The extension of the North East Recreation Trail is closer to fruition with the announcement of renewed Australian Government funding of $1.47 million.
Member for Bass Bridget Archer made the announcement on her Facebook site today.
“I have been working tirelessly over the past 12 months to keep the rail trail funding after the original funding agreement with the Dorset Council had lapsed due to the neccessary additional time needed to consult with the community,” Mrs Archer said.
“This funding supports job creation and tourism, which is more important than ever, particularly as the region looks to recover from the economic challenges of COVID-19.
“A big thank you to Deputy Prime Minister and Minister for Infrastructure, Transport and Regional Development Michael McCormack MP for working with me to deliver these much needed funds to the North East region,” she said.
Legislation to allow Dorset Council to become the corridor manager was passed by the parliament last year so the next step in the process is for the council to lodge and approve a development application for the work.
A local resident who opposes the rail trail extension has said he would take legal action against the project, so if he did go ahead with that it could further delay completion of the trail.
Bicycle Network has been a strong supporter of the disused rail line being converted into a shared path for locals and visitors to enjoy.
Tasmanian Public Affairs Manager, Alison Hetherington, said it was great to see the Australian Government listening to the community and acknowledging the health, social and economic benefits of the trail extenson.

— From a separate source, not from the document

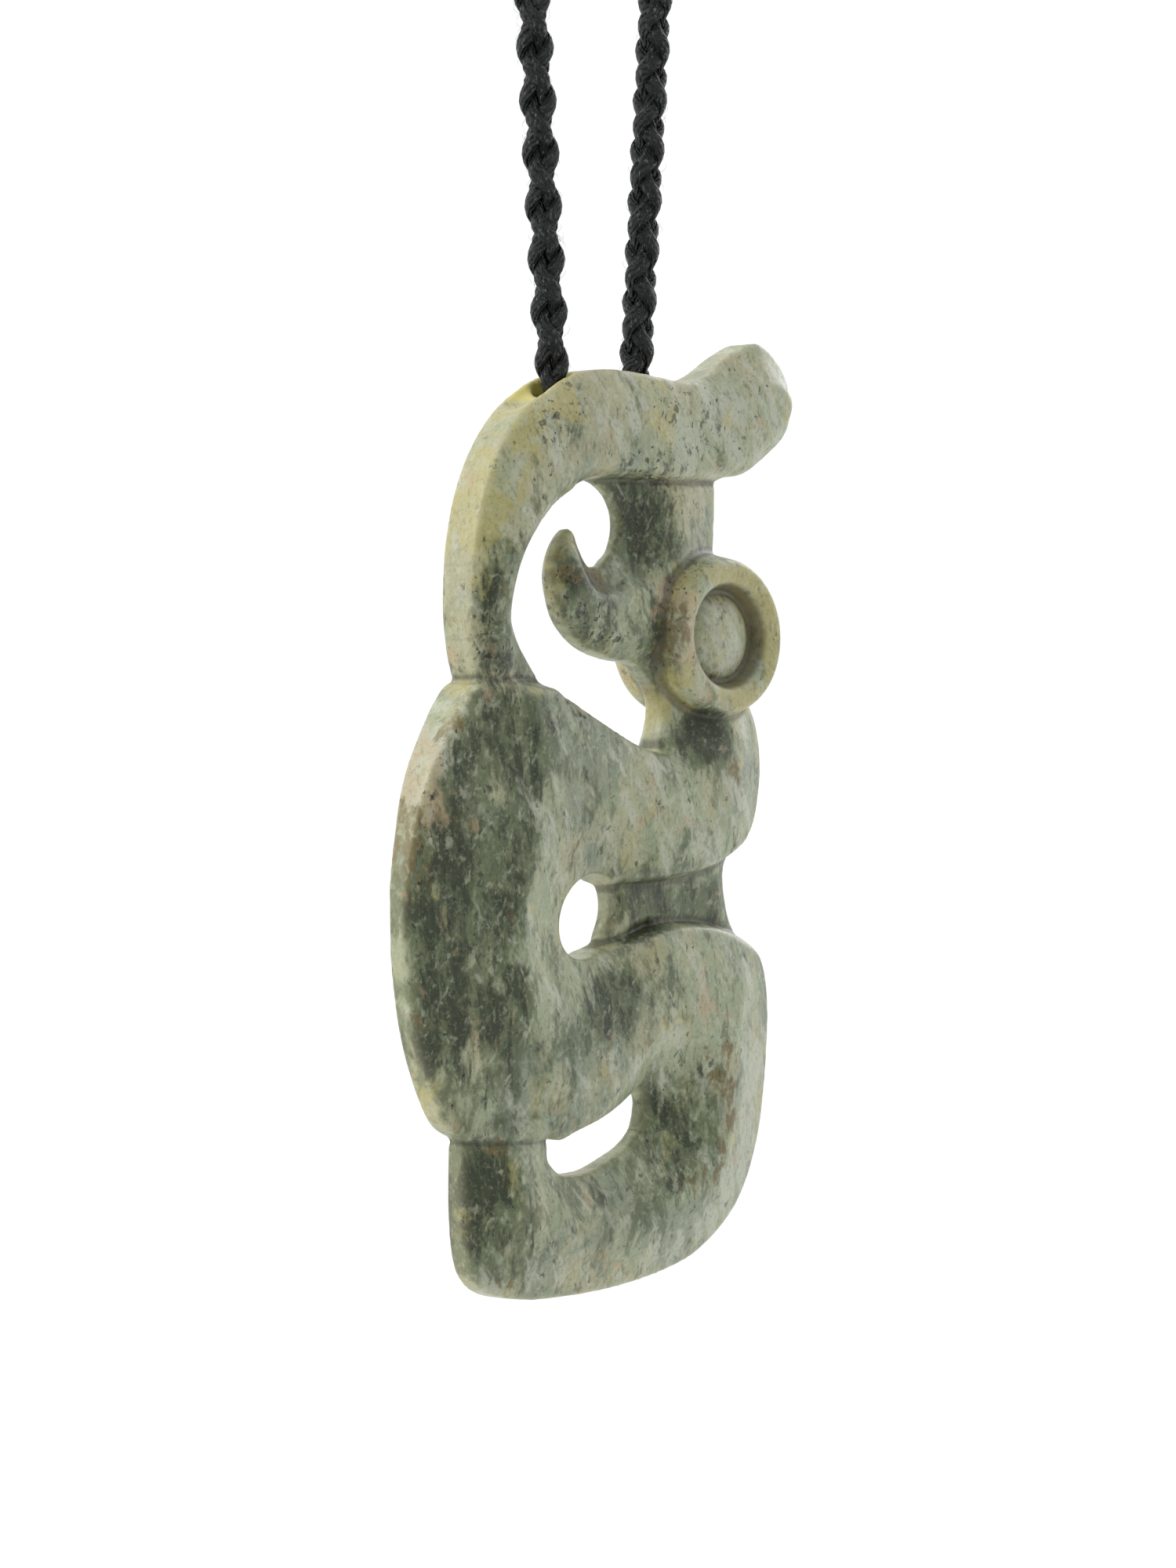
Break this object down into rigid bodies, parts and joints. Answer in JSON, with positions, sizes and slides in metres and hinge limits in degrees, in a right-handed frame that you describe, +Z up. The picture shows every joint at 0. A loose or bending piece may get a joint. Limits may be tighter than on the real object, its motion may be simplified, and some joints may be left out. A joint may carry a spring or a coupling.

“Longer shared trails can provide tourism benefits to regional towns and have been very successful where they’ve been created in Victoria and New Zealand,” Ms Hetherington said.
“But they also create opportunities for residents to use the trail to get around their local area and exercise.
“Once this extension is built, we’d love to see the trail join up with the new Branxholm to Derby trail to create a truly memorable Tasmanian cycling experience for riders aged 8 to 80.
“If the rail group can get a regular passenger train running on the line between Coldwater Creek and Lilydale Falls then riders could choose to ride that with their bike for the first leg of their journey.
"If the rail group fails to get a train up and running, then it opens the possibility for the rail trail to extend through to Launceston,” Ms Hetherington said.